_Data_.
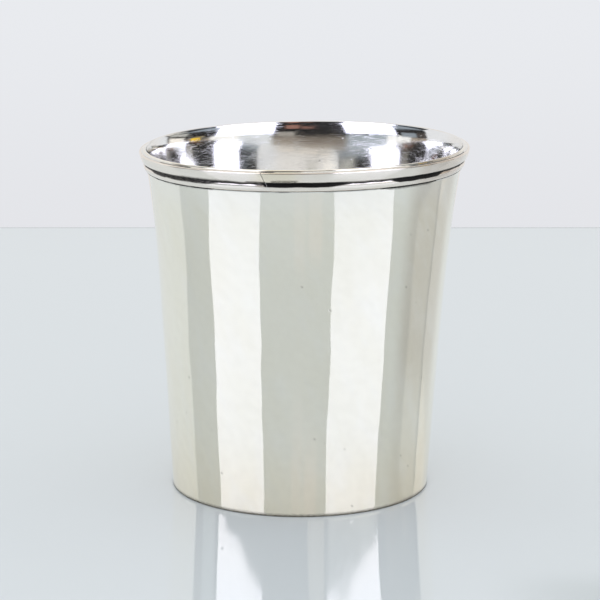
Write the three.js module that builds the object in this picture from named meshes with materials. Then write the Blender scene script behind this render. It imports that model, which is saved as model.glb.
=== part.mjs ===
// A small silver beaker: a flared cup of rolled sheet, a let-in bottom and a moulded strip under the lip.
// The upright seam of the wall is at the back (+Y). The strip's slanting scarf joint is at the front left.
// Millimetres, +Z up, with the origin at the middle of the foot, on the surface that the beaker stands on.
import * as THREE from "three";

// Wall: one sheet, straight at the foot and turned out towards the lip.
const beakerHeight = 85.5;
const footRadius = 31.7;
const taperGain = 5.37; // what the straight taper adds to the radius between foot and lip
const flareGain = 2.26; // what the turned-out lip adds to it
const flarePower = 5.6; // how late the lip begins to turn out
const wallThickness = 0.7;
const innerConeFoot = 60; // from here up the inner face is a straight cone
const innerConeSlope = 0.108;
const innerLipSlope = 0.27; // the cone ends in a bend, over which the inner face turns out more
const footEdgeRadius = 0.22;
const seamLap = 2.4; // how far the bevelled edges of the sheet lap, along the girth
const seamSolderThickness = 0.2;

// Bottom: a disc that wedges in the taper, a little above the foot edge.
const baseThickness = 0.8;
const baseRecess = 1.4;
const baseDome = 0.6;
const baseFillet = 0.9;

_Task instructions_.
Please output the entire listing exactly as it stands.

_Task result_.
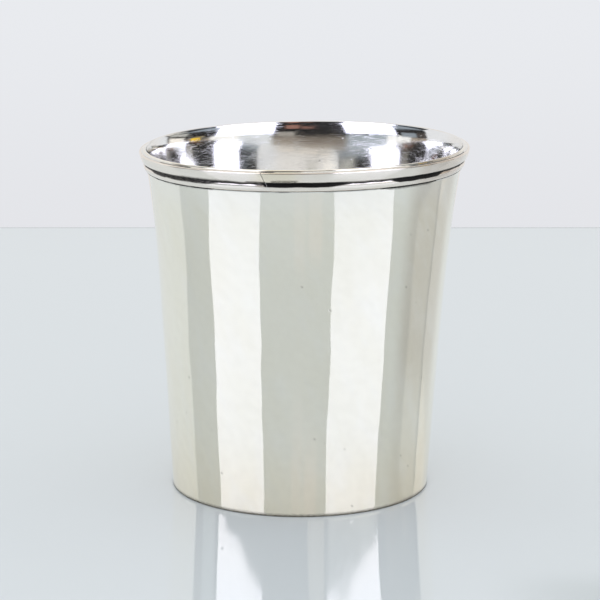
Write the three.js module that builds the object in this picture from named meshes with materials. Then write the Blender scene script behind this render. It imports that model, which is saved as model.glb.
=== part.mjs ===
// A small silver beaker: a flared cup of rolled sheet, a let-in bottom and a moulded strip under the lip.
// The upright seam of the wall is at the back (+Y). The strip's slanting scarf joint is at the front left.
// Millimetres, +Z up, with the origin at the middle of the foot, on the surface that the beaker stands on.
import * as THREE from "three";

// Wall: one sheet, straight at the foot and turned out towards the lip.
const beakerHeight = 85.5;
const footRadius = 31.7;
const taperGain = 5.37; // what the straight taper adds to the radius between foot and lip
const flareGain = 2.26; // what the turned-out lip adds to it
const flarePower = 5.6; // how late the lip begins to turn out
const wallThickness = 0.7;
const innerConeFoot = 60; // from here up the inner face is a straight cone
const innerConeSlope = 0.108;
const innerLipSlope = 0.27; // the cone ends in a bend, over which the inner face turns out more
const footEdgeRadius = 0.22;
const seamLap = 2.4; // how far the bevelled edges of the sheet lap, along the girth
const seamSolderThickness = 0.2;

// Bottom: a disc that wedges in the taper, a little above the foot edge.
const baseThickness = 0.8;
const baseRecess = 1.4;
const baseDome = 0.6;
const baseFillet = 0.9;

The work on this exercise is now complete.